Accelerating Health System Transformation in Saskatchewan: Lessons Learned from the Saskatchewan Surgical Initiative

In 2010, the Saskatchewan government set out to “transform the surgical patient experience” through an ambitious multi-year, system-wide strategy. While the Saskatchewan Surgical Initiative (SkSI) placed strong emphasis on wait time reduction for elective surgery, the breadth of the initiative also gave priority to quality, safety, patient experience, and sustainability.

Through the systematic exploration of a single policy case study—the SkSI—this research identifies the critical factors that facilitate and inhibit major health system change. The main results demonstrate that achieving large-system change, within the context of the SkSI specifically, requires a complex and interdependent set of strategies, processes and organizational arrangements.

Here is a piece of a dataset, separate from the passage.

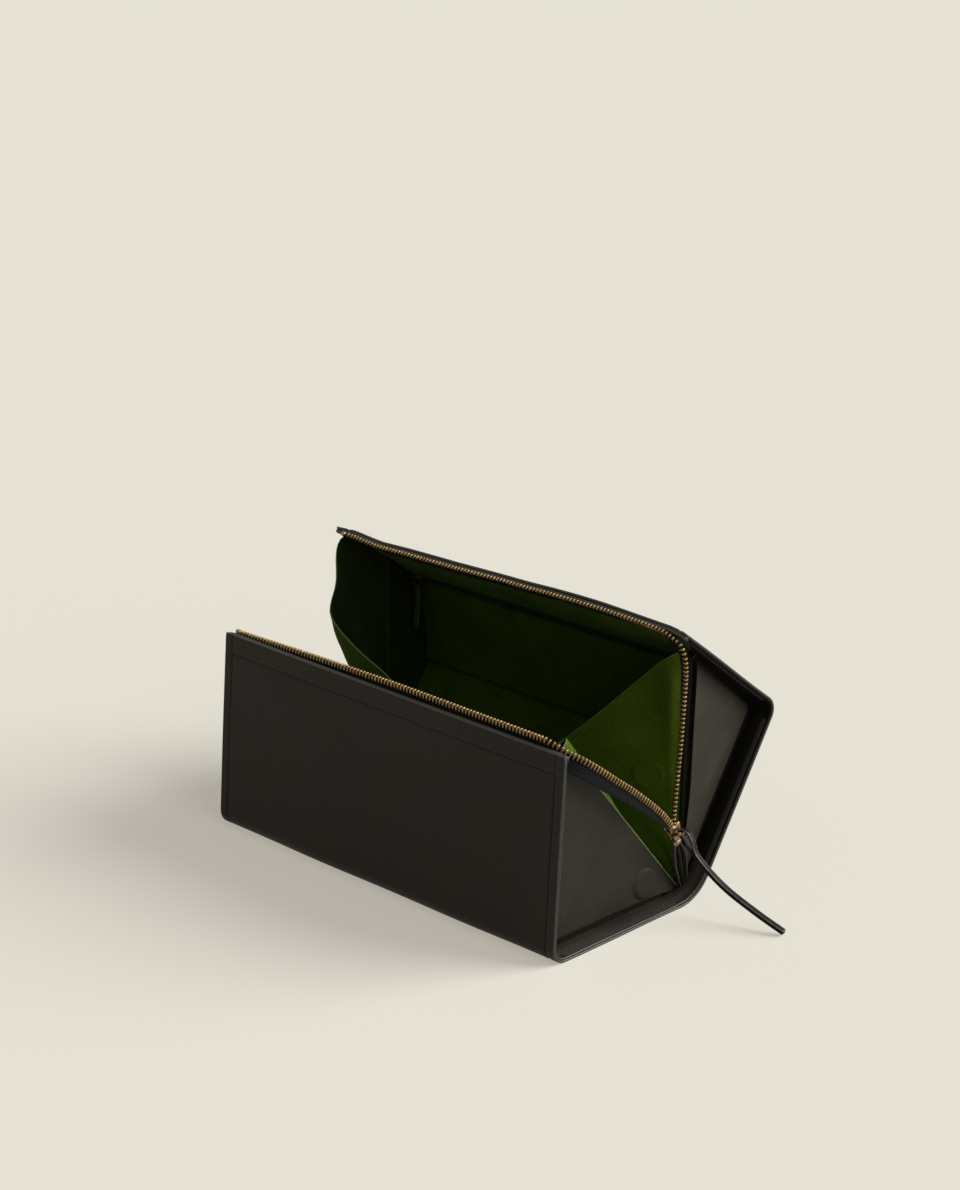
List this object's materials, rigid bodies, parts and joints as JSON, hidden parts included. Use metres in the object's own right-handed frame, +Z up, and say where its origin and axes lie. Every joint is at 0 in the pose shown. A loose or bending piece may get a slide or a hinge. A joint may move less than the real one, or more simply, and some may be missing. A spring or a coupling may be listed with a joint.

Key lessons to be drawn from the Saskatchewan Surgical Initiative Experience

  • Realizing a unified vision—system-wide reduction of elective surgical wait times—required clear goals and strategically staged “big, bold” targets.
  • More comprehensive performance information, pertaining to the quality of patient care and outcomes, is necessary to effectively implement and evaluate system-level initiatives, such as the SkSI, and support a more performance-based health system.
  • Through the rigorous application of Lean methodology—including Hoshin Kanri (strategic planning and deployment) as well as daily visual management—an environment has been created to: improve the alignment of front-line provider activity with the strategic direction at the organization and system levels; support the daily use of measurement to drive improvement efforts; foster a culture of continuous quality improvement; enable forums which allow for team engagement, knowledge sharing, mutual learning and enhanced accountability among stakeholders.
  • Leaders from across the system—from the executive levels to the front-line providers—need to be engaged in processes of collaboration, teamwork and collective decision-making to achieve large system change. Considerable investment is required to develop leadership capacity, both administrative and clinical, at all levels of the system.
  • The autonomy of physicians, for the most part, enables them to voluntarily opt in—or out—of participating in government-led initiatives, such as the SkSI. The government and decision-makers rely heavily on the “cooperation of the willing” to move such initiatives forward. Hence, meaningfully engaging physicians presents a considerable challenge. The evidence shows that presently there is insufficient involvement of physicians in collaborative processes and decision-making at both the regional and system levels.
  • Within the predominantly hierarchical structure, the network strategically established for the SkSI involved a broad and diverse group of stakeholders—including patient and family advisors—in ongoing system level leadership and governance. The groups’ collective ideas and energy fuelled the development and implementation of a comprehensive policy framework to address the wait time issue and improve the surgical patient experience.